* _Exercise prompt_
Copy every line, exactly and only, from the line containing "Write part 3" to the line containing "inkOrder = list(inks)", both lines included.

* _Records supplied_
=-=-=-=-=

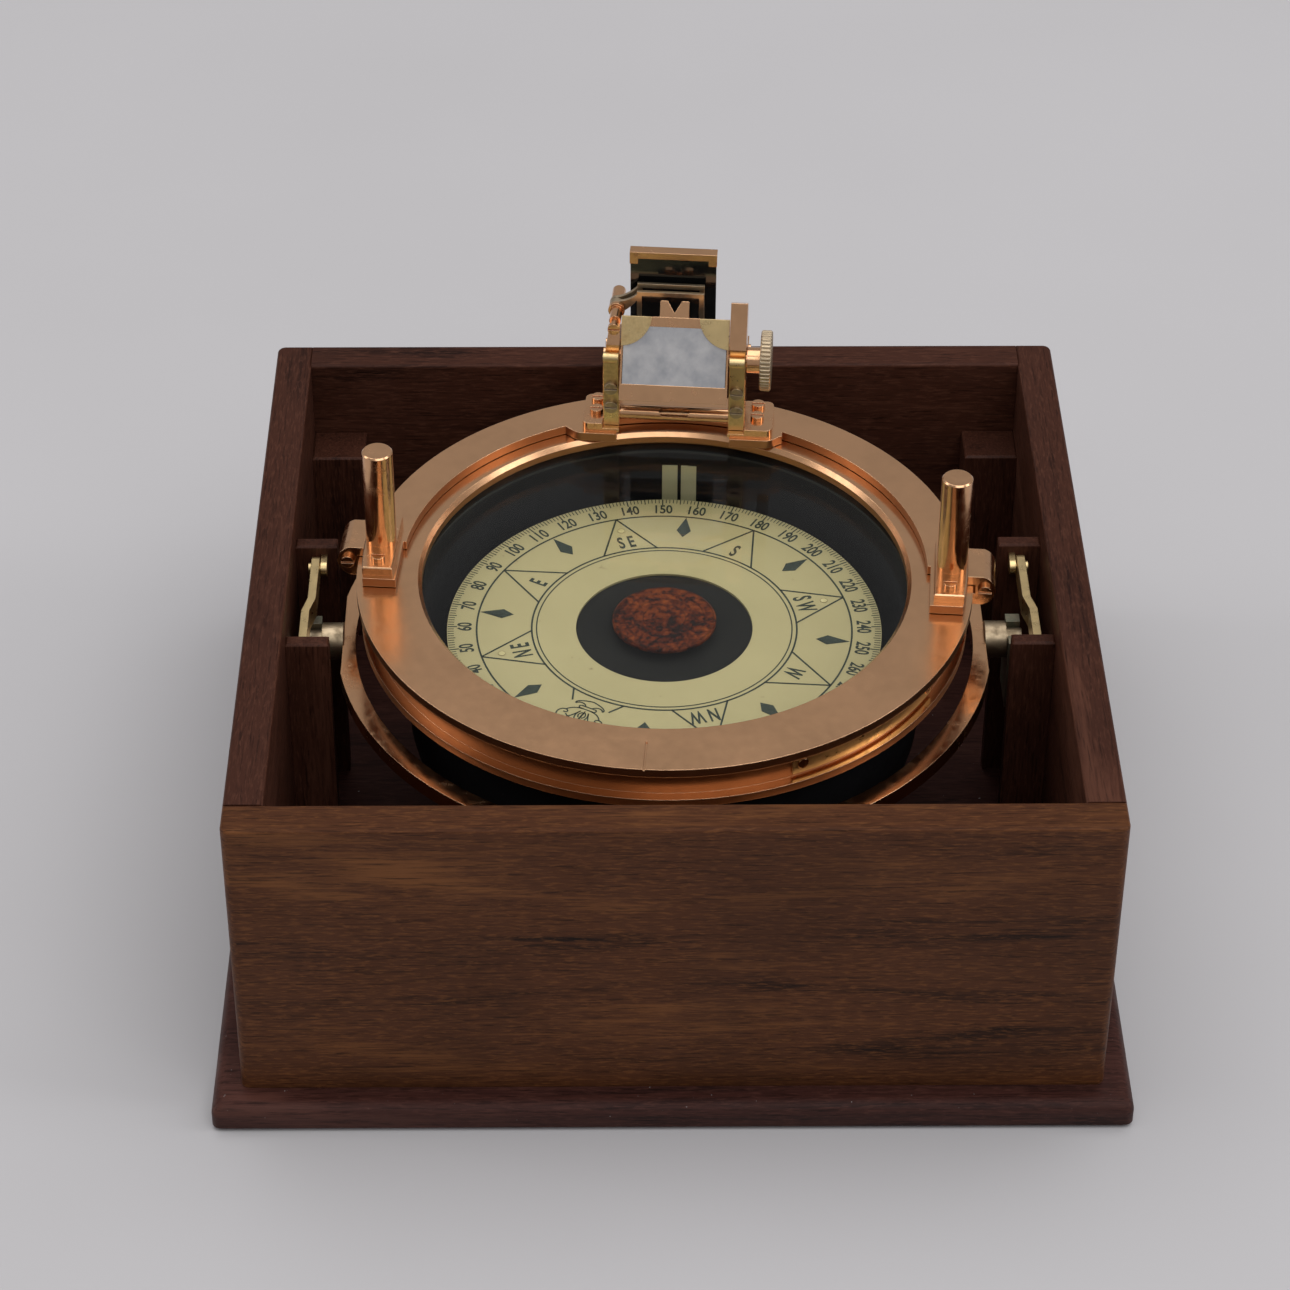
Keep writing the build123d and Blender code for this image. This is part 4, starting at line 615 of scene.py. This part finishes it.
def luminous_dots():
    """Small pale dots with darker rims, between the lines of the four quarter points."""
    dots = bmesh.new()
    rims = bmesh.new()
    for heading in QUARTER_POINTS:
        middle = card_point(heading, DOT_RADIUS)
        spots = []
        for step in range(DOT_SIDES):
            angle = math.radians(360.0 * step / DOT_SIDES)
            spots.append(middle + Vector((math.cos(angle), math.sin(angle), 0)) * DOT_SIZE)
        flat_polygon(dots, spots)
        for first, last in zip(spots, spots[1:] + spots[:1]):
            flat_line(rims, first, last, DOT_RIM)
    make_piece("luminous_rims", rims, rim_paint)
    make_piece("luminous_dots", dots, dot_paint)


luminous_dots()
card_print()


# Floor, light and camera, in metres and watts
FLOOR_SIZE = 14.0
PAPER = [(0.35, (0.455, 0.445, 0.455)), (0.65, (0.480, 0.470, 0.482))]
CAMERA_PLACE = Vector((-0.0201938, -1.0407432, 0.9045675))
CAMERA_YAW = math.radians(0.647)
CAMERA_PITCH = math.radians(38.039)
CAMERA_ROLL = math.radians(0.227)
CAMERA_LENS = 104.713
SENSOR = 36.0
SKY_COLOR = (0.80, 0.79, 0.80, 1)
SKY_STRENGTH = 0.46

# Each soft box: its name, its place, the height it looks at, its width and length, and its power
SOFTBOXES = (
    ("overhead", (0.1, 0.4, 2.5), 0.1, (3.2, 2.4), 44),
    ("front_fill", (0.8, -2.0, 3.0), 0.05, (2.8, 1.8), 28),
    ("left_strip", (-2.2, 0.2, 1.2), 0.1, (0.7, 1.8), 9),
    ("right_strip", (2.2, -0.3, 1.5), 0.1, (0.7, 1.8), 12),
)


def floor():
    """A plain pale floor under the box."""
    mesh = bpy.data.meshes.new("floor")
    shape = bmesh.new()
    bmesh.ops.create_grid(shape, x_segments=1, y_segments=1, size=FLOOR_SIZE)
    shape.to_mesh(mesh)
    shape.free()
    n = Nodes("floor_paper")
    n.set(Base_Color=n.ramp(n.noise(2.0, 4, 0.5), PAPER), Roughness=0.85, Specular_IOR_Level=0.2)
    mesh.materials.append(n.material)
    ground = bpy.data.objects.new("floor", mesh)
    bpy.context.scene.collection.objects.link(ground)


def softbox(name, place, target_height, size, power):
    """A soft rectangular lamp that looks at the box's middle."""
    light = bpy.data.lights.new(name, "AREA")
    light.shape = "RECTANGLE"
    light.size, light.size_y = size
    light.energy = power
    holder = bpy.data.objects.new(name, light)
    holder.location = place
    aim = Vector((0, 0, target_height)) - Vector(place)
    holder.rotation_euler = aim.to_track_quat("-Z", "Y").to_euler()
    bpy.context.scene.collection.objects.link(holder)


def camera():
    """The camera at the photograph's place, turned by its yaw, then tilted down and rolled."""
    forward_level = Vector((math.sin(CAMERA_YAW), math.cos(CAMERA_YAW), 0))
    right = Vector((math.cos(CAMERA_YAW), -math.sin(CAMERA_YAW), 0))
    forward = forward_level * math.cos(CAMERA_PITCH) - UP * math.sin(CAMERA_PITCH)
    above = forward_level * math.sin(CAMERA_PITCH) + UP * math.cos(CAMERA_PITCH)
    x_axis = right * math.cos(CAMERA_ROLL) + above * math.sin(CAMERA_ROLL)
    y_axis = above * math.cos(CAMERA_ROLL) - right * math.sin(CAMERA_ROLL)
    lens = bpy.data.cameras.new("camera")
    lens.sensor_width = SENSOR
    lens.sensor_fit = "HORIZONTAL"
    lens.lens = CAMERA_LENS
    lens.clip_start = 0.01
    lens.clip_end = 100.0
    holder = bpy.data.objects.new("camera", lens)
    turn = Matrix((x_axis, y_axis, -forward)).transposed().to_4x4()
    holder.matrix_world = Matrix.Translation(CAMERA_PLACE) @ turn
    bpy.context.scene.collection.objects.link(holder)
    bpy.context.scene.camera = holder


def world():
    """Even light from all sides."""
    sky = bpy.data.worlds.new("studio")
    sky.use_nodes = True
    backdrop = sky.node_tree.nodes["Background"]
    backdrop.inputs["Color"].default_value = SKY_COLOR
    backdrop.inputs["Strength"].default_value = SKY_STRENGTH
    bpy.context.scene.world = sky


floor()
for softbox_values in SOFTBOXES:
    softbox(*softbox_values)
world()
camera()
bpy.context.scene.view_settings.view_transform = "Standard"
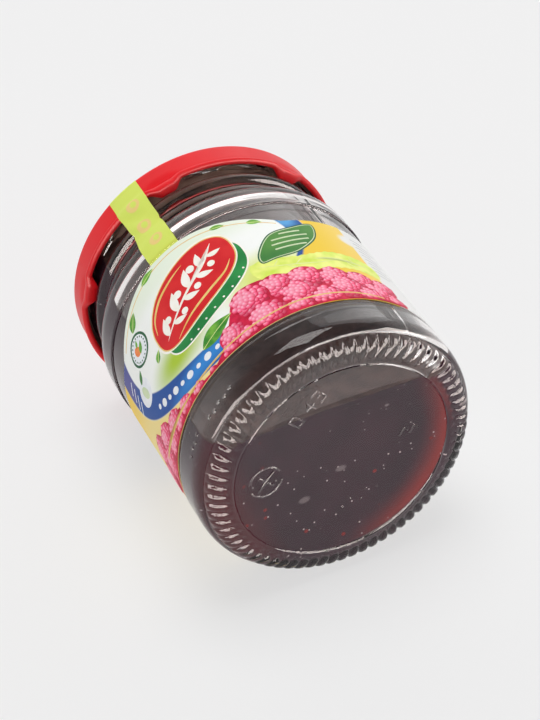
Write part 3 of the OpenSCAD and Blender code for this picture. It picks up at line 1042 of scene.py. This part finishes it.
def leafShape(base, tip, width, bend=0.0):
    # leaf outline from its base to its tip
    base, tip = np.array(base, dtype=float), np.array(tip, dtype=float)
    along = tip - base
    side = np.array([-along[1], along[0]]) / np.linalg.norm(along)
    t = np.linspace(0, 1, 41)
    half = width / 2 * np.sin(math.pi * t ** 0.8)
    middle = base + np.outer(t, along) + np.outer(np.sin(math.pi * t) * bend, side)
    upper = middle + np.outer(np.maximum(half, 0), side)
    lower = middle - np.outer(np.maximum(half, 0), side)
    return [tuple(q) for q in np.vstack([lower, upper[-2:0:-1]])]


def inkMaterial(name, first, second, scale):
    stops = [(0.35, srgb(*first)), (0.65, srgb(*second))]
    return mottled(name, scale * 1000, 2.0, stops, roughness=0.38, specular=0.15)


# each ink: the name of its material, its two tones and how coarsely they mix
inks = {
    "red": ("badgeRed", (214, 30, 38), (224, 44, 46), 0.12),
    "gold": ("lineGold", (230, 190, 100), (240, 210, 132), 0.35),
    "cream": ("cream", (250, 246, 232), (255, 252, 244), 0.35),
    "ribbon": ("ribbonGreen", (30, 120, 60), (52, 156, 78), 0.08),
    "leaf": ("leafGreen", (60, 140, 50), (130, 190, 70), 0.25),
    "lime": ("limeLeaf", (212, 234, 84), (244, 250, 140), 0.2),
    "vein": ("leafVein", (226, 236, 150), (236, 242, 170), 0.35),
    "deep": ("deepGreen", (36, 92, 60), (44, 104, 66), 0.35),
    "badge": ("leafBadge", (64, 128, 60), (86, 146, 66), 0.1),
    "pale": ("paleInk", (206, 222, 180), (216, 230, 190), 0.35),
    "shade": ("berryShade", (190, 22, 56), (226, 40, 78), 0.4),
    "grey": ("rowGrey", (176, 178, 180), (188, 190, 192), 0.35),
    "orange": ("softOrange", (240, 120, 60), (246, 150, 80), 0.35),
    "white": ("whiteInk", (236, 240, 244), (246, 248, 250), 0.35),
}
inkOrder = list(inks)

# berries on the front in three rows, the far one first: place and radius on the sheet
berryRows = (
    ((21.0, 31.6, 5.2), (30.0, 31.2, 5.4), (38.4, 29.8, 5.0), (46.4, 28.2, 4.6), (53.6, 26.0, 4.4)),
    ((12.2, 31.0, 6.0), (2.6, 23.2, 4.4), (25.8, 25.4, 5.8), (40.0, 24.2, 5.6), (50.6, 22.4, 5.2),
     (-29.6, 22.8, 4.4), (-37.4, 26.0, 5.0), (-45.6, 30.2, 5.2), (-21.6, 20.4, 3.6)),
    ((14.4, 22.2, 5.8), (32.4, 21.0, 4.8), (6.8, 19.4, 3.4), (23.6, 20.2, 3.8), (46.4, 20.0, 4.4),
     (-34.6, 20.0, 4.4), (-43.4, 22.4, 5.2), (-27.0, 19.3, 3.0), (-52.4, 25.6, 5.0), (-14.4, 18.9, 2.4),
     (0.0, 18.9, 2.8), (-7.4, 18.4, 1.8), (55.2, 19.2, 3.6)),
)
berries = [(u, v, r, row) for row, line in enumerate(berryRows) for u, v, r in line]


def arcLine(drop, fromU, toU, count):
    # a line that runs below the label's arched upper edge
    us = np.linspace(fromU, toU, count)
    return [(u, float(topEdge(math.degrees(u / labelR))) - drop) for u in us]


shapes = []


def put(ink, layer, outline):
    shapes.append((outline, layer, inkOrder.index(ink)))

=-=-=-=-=

* _Written answer_
Write part 3 of the OpenSCAD and Blender code for this picture. It picks up at line 1042 of scene.py. This part finishes it.
def leafShape(base, tip, width, bend=0.0):
    # leaf outline from its base to its tip
    base, tip = np.array(base, dtype=float), np.array(tip, dtype=float)
    along = tip - base
    side = np.array([-along[1], along[0]]) / np.linalg.norm(along)
    t = np.linspace(0, 1, 41)
    half = width / 2 * np.sin(math.pi * t ** 0.8)
    middle = base + np.outer(t, along) + np.outer(np.sin(math.pi * t) * bend, side)
    upper = middle + np.outer(np.maximum(half, 0), side)
    lower = middle - np.outer(np.maximum(half, 0), side)
    return [tuple(q) for q in np.vstack([lower, upper[-2:0:-1]])]


def inkMaterial(name, first, second, scale):
    stops = [(0.35, srgb(*first)), (0.65, srgb(*second))]
    return mottled(name, scale * 1000, 2.0, stops, roughness=0.38, specular=0.15)


# each ink: the name of its material, its two tones and how coarsely they mix
inks = {
    "red": ("badgeRed", (214, 30, 38), (224, 44, 46), 0.12),
    "gold": ("lineGold", (230, 190, 100), (240, 210, 132), 0.35),
    "cream": ("cream", (250, 246, 232), (255, 252, 244), 0.35),
    "ribbon": ("ribbonGreen", (30, 120, 60), (52, 156, 78), 0.08),
    "leaf": ("leafGreen", (60, 140, 50), (130, 190, 70), 0.25),
    "lime": ("limeLeaf", (212, 234, 84), (244, 250, 140), 0.2),
    "vein": ("leafVein", (226, 236, 150), (236, 242, 170), 0.35),
    "deep": ("deepGreen", (36, 92, 60), (44, 104, 66), 0.35),
    "badge": ("leafBadge", (64, 128, 60), (86, 146, 66), 0.1),
    "pale": ("paleInk", (206, 222, 180), (216, 230, 190), 0.35),
    "shade": ("berryShade", (190, 22, 56), (226, 40, 78), 0.4),
    "grey": ("rowGrey", (176, 178, 180), (188, 190, 192), 0.35),
    "orange": ("softOrange", (240, 120, 60), (246, 150, 80), 0.35),
    "white": ("whiteInk", (236, 240, 244), (246, 248, 250), 0.35),
}
inkOrder = list(inks)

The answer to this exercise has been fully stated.